Amelia responds to Remy with somber gratitude for the news of Elizabeth's death and proposes that she and Dawsey visit Remy in Louviers. Remy agrees, and the two arrive in France to visit her hospice. Dawsey writes to Juliet of the bombed and ravaged nature of Louviers. Perhaps even more haunting is Remy herself, a former beauty now severely underweight with haunted eyes. Amelia and Dawsey learn that Remy is completely alone in the world — her parents and brothers went missing in the war.

Meanwhile, Juliet continues to contemplate a topic for her next book. She wants to write about Guernsey, but cannot compile her stories and interviews into a coherent whole.


As Juliet's time on Guernsey progresses, she grows infinitely closer with Kit. She earns Kit's loyalty by exploring the island with her on a daily basis, unabashedly playing silly games like Dead Bride, and attending island social events with her as a pair. Unconsciously, Juliet is beginning to fill the maternal void that Elizabeth left behind. In fact, and not coincidentally, the strengthening of the bond between Juliet and Kit happens during the same timeframe that news of Elizabeth McKenna's death finally reaches Guernsey. Elizabeth had been an unconventional mother — perhaps too wild in the eyes of some — but a tirelessly devoted mother nonetheless. Likewise, Juliet functions as an all-around playmate, dedicated caregiver, and close confidante for Kit. Although the islanders raised her to the best of their ability, Kit needs the intimate bond of a mother and daughter.

Kit also fills a large void in Juliet's life, as well. In war-torn London, Juliet did not have an outlet for playfulness or, more importantly, the unconditional love of a child. Through her budding relationship with Kit, Juliet's mentality shifts from that of a young single woman to a more mature maternal figure. In light of Juliet's discontent with city life, Kit could not have come into her life at a better time. Furthermore, Juliet's interest in Mark Reynolds wanes even further with her shifting mentality. She realizes that his superficial companionship would not pull her out of the rut her life had been in since the war. Juliet is now fully integrated into island life, particularly Kit's upbringing, and begins to find fulfillment and inner peace that the monotony of London could not offer.

The news of Elizabeth's death from Remy Giraud is an important turning point in the novel. The long-pending closure to the mystery of Elizabeth's whereabouts is bittersweet for the islanders: Although the news is tragic, the islanders are grateful that the seemingly endless period of speculation is over. Amelia Maugery somberly sums up the islanders' mentality, stating, "We had been praying that she would return to us, but it is better to know the truth than to live in uncertainty." Because Elizabeth had united the islanders during and after the occupation with the continued meetings of the literary society, they awaited her return to simply feel whole again. Life since Elizabeth's departure had been filled with hopelessness and uncertainty for her loved ones.

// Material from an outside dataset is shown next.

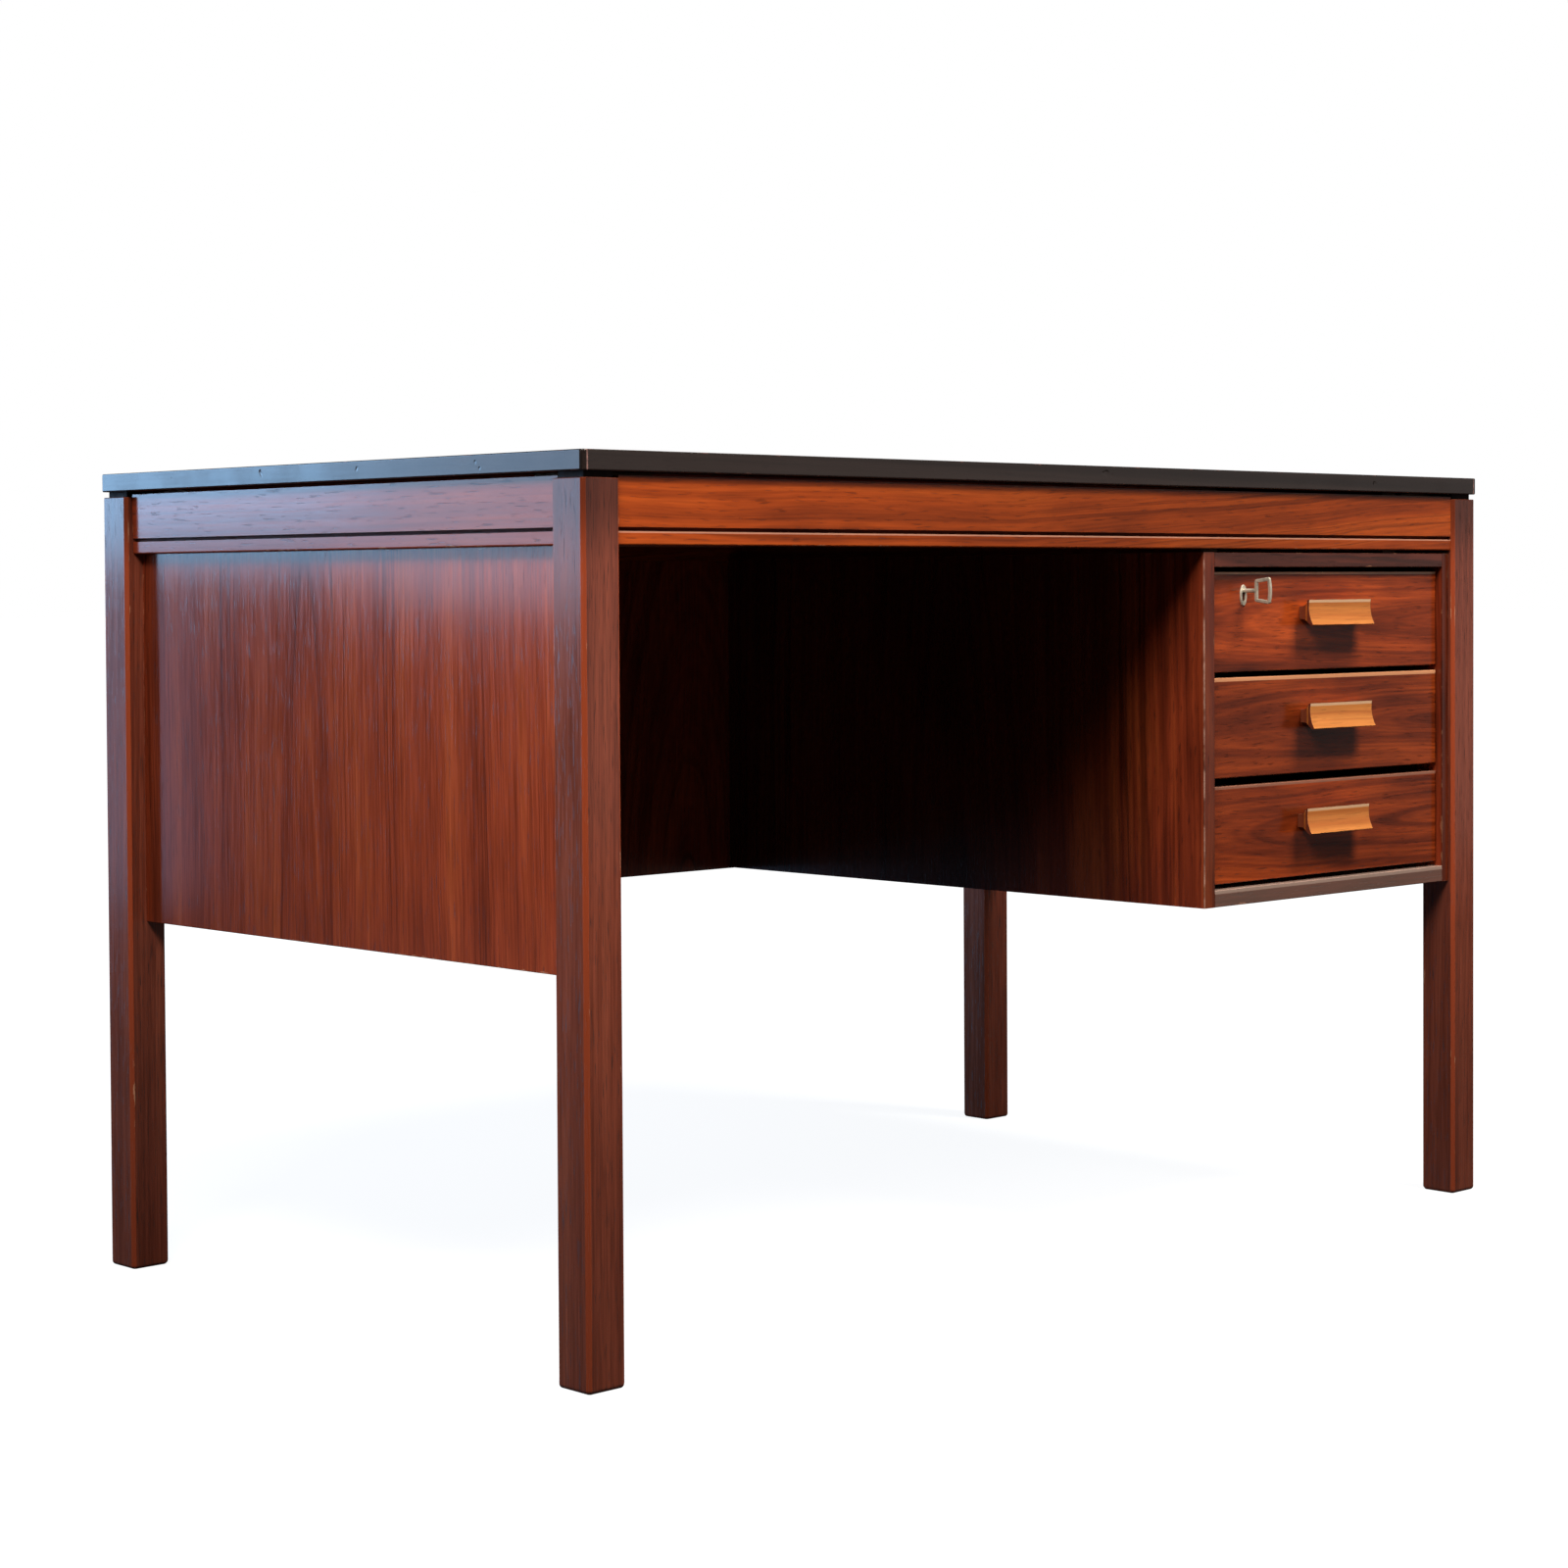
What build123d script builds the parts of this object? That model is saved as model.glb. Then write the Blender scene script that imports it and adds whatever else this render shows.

Now aware of Elizabeth's death, her loved ones can finally begin the healing process and grow even closer by honoring her life. Through Remy's letter, they learn that her kindness and courage never wavered even while she experienced the horrors of a concentration camp. Most importantly, the letter immortalizes Elizabeth's strength for her young daughter Kit. Remy's story imparts a vital and previously hidden chapter in Elizabeth's life, but it proves that her character never changed. For instance, Elizabeth overlooked potentially fatal consequences when she accepted the blame for another passenger's dropped potato — she upheld the strong sense of justice she was known for on Guernsey. Not even the horrors and high stakes of a concentration camp shook Elizabeth's upstanding character and strong sense of self. Her forbidden journey to watch the sun rise outside of Ravensbruck with Remy also proves that Ravensbruck could not squander her spontaneity.